Transgender women are a fast-growing and disenfranchised population of HIV-positive people in the United States, but few opportunities are available for transgender individuals to be involved in HIV research. Including the transgender community in HIV studies is necessary to design preventive and curative approaches that can be applied across the entire spectrum of genders.
In the first of a 2-part series, Sara Gianella, MD, on behalf of Infectious Disease Advisor, talks with Sheldon Morris, MD, associate professor of medicine at the University of California San Diego (UCSD) AntiViral Research Center about an upcoming pre-exposure prophylaxis (PrEP) study in transgender individuals that will look at understanding HIV prevention within this population, uptake of PrEP, adherence to treatment, and other issues unique to this group.
Infectious Disease Advisor: Dr Morris, are transgender people at greater risk for HIV infection than cisgender people?
Sheldon Morris, MD: Yes. There is evidence that transgender women are at significantly higher risk for HIV infection with a nearly 50-times increased risk of HIV acquisition compared to the general population.1
The Centers for Disease Control and Prevention (CDC) is collecting more precise data for the transgender population. From their current estimates, approximately one-quarter of all transgender individuals in the United States are infected with HIV, and transgender women of color have the highest prevalence with a more than 50% infection rate.2
The prevalence of HIV among transgender men seems to be significantly lower (≤3%), but transgender men who have sex with men are also at substantial risk for acquiring HIV.3 Unfortunately, many transgender people living with HIV are unaware of their HIV status, and this numbers might be underestimated.
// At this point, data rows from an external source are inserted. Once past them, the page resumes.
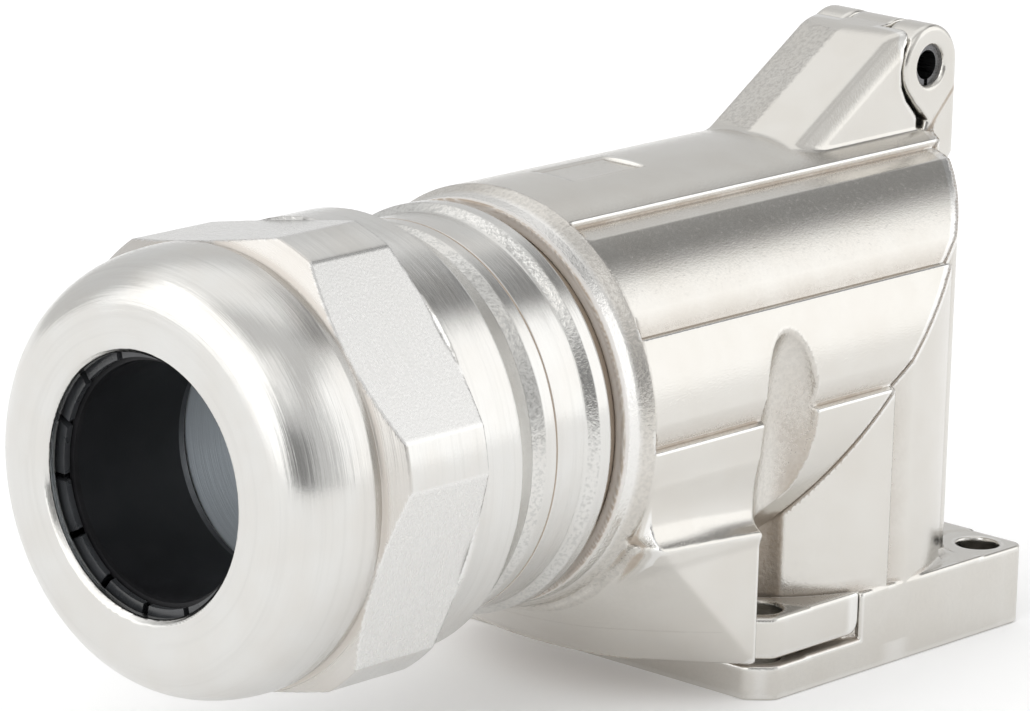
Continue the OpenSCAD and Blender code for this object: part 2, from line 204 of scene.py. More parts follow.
def ear_field(x, y, z):
    """The two ears with their eyes, and the boss that joins them behind."""
    eye = np.hypot(y - PIN_Y, z - PIN_Z) - EAR_R
    profile = np.minimum(eye, outline(y, z, EAR_OUTLINE))
    ears = smooth_max(profile, np.maximum(EAR_IN - np.abs(x), np.abs(x) - EAR_OUT), 0.5)
    boss = smooth_max(outline(y, z, BOSS_OUTLINE), np.abs(x) - EAR_OUT, 0.5)
    return np.minimum(ears, boss)


def flange_field(x, y, z):
    """The flange without its bottom face."""
    side = np.abs(x)
    plan = np.maximum(side - TUBE_R, np.abs(y) - TUBE_R)
    past_x, past_y = side - BACK_CORNER, y - BACK_CORNER
    back_corner = np.hypot(np.maximum(past_x, 0), np.maximum(past_y, 0)) - BACK_CORNER_R
    plan = np.where((past_x > 0) & (past_y > 0), back_corner, plan)
    plan = smooth_max(plan, (side - y - FRONT_CORNER) / SQRT2, 0.3)
    low = smooth_max(plan, z - STEP_T, 0.25)
    high = smooth_max(smooth_max(plan, z - FLANGE_T, 0.25), STEP_Y - y, 0.25)
    return np.minimum(low, high)


def root_field(x, y, z):
    return smooth_max(outline(y, z, ROOT_OUTLINE), np.abs(x) - EAR_OUT, 0.5)


def column_field(x, y, z):
    """The column with the root of the ears' boss, cut off at 45 degrees."""
    column = np.hypot(x, y) - TUBE_R + groove_depth(np.abs(x), y)
    root = near_box(ROOT_BOX, root_field, x, y, z)
    return smooth_max(smooth_min(column, root, 0.8), mitre(y, z) + MITRE_HALF_GAP, 0.1)


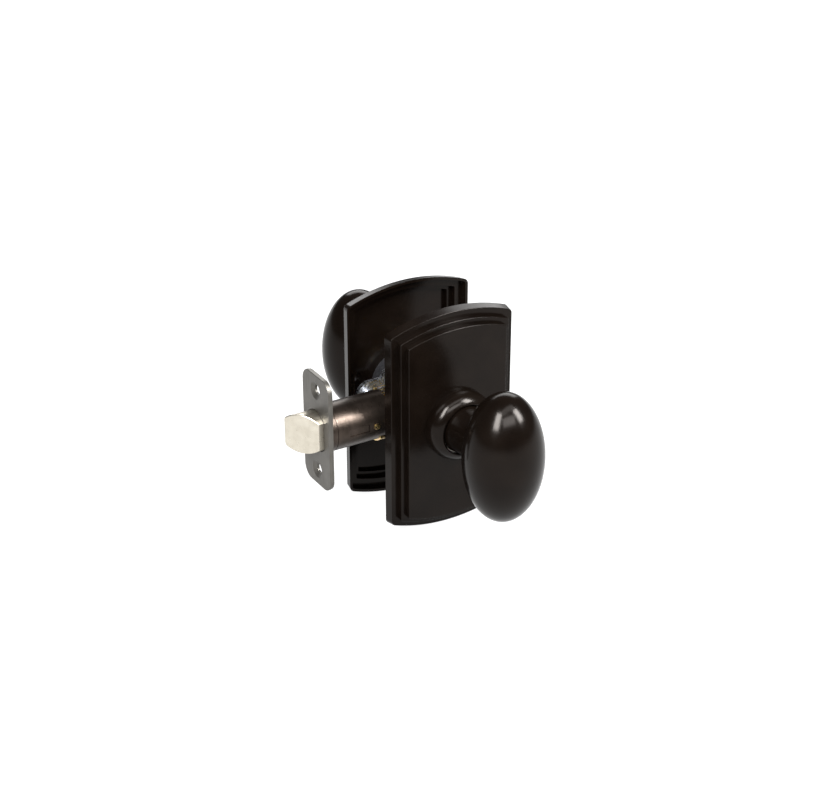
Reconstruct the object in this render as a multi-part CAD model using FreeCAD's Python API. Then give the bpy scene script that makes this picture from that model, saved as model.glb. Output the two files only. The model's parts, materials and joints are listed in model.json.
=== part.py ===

Infectious Disease Advisor: What puts transgender individuals at increased risk for HIV? Is it associated with higher-risk behavior or are there biological reasons?
Dr Morris: Many transgender people live in a context of social discrimination and lack of legal recognition, and they are often excluded from employment and educational opportunities. This means that transgender people have less power in controlling their lives. This undermines their sexual relationships in terms of being able to pursue prevention (such as using a condom), and many are involved in sex work for survival. Recreational drug use is also frequent and is associated with increased risk for HIV transmission.
While social and behavioral factors are likely crucial, the biology associated with HIV transmission in the transgender population is largely understudied. For example, we do not know how HIV penetrates in neo-vaginal tissue, how hormonal therapy might affect HIV transmission, or if PrEP is equally effective in transgender individuals. More studies are needed to understand what factors are associated with transmission of HIV specifically in the transgender population.
Infectious Disease Advisor: Dr Morris, your team is about to start a large clinical trial in Southern California on delivering PrEP to transgender people. Can you describe this project?
Dr Morris: Truvada® (emtricitabine and tenofovir disoproxil fumarate [TDF]) was approved by the US Food and Drug Administration in 2012 as a PrEP drug. Several studies across the United States and in California, in particular (in San Diego, Los Angeles, and Oakland, for example), demonstrated that Truvada provided protection from HIV infection. However, these early trials enrolled almost exclusively men who have sex with men (MSM), and very few were identified as transgender.
From the beginning of the epidemic, transgender people have rarely been considered as a separate risk population and their data were merged with those of MSM. It became quite evident that the transgender community was not interested in becoming part of another study in which they were treated as MSM. Transgender people are not the same as MSM and need to be studied separately.